Welcome to the final chapter of this semester’s book column. To finish out the semester, I spoke with IU alumna and author Karen Day. 

Day’s new book “I’ll Stay,” will be published Jan. 30. It is a great book to start your second semester reading list. 

Day is an Indiana native, and she graduated from IU in 1984 with degrees in journalism and English. While attending school here, she was on staff with the Indiana Daily Student, was a sister in Delta Gamma and played intramural sports.

“But probably my most memorable IU experience was when I was a freshman and our basketball team won the NCAA title.” Day said. 

Her ties to IU are so strong that when it came time for Day to write her book, she chose to set her story partially at IU. Students will recognize many scenes from her novel like Kirkwood Avenue, Nick's and the health center.

“Students and faculty should be interested in seeing IU reflected in the pages.” Day said. 

In the book, main characters, Clare and Lee, leave IU for spring break, not knowing it will be a horrific vacation. The encounter three violent men, and Lee sacrifices herself so Clare can get away. The intense friendship between the two women is at the center of the novel.

As action-packed as that sounds, this story is only beginning. 

For the remainder of the novel, Clare grapples with questions like “How much do we owe the people we love?” and “How can we escape the psychological paradigms established in our childhoods?” 

The three-part story prompts readers to work through the young adult lives of Lee and Clare. Readers are able to see how the two women deal with trauma differently. 

“As a writer, I’m always looking for tension and problems, and so it’s the heartbreak that most interests me.” Day said. 

She said her favorite parts of the novel to write were the ones that took place around IU. Day said she also loved writing about the main character’s mom, because the mom is a famous author. Her main character is also an English major, so Day said she had fun writing about her ruminations on the books she’s reading.

Despite having fun writing about a setting so familiar to her, Day also said she experienced struggles while writing. 

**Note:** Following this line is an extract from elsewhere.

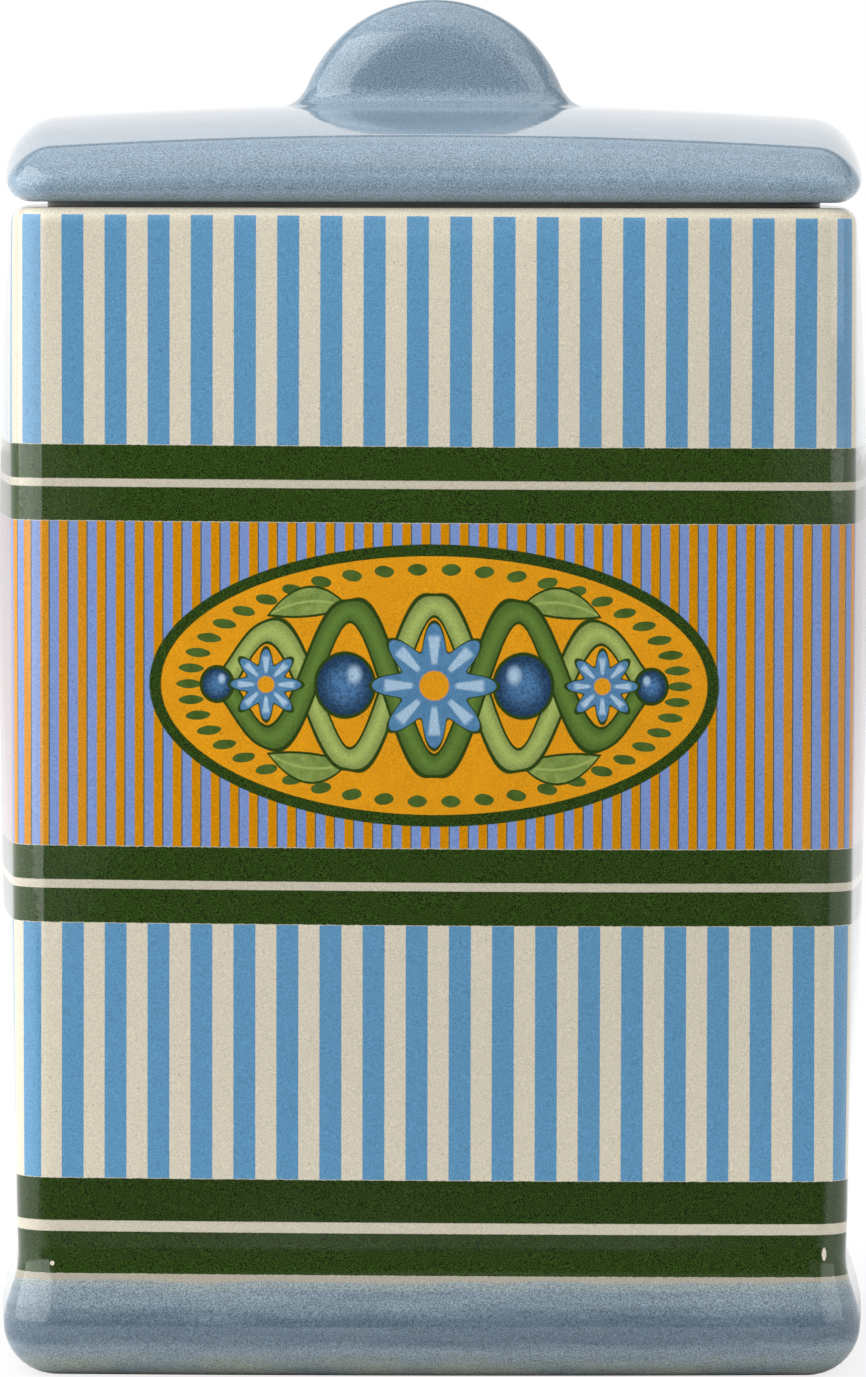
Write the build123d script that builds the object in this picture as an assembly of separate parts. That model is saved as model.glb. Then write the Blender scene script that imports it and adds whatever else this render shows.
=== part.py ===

Day put in the time and effort to give her characters a background story. This story allowed for the rising conflicts later in the plot to have more weight. She said it would have been easy to allow Lee and Clare’s problems to start on page one, but the struggles in their friendship started long before. 

“I can’t tell you how often I tangled myself into knots over this." Day said, "It was so complex.” 

Even though the craziness of publishing “I’ll Stay” is just beginning, Day said she already has other book ideas in the works. 

Day has published three other middle-grade novels, which are aimed at children between ages 8 and 12, but she said adult literature is what she really loves to write.

As for now, Day said that even though the book is written from a young woman’s point of view, it is really a timeless story for all ages.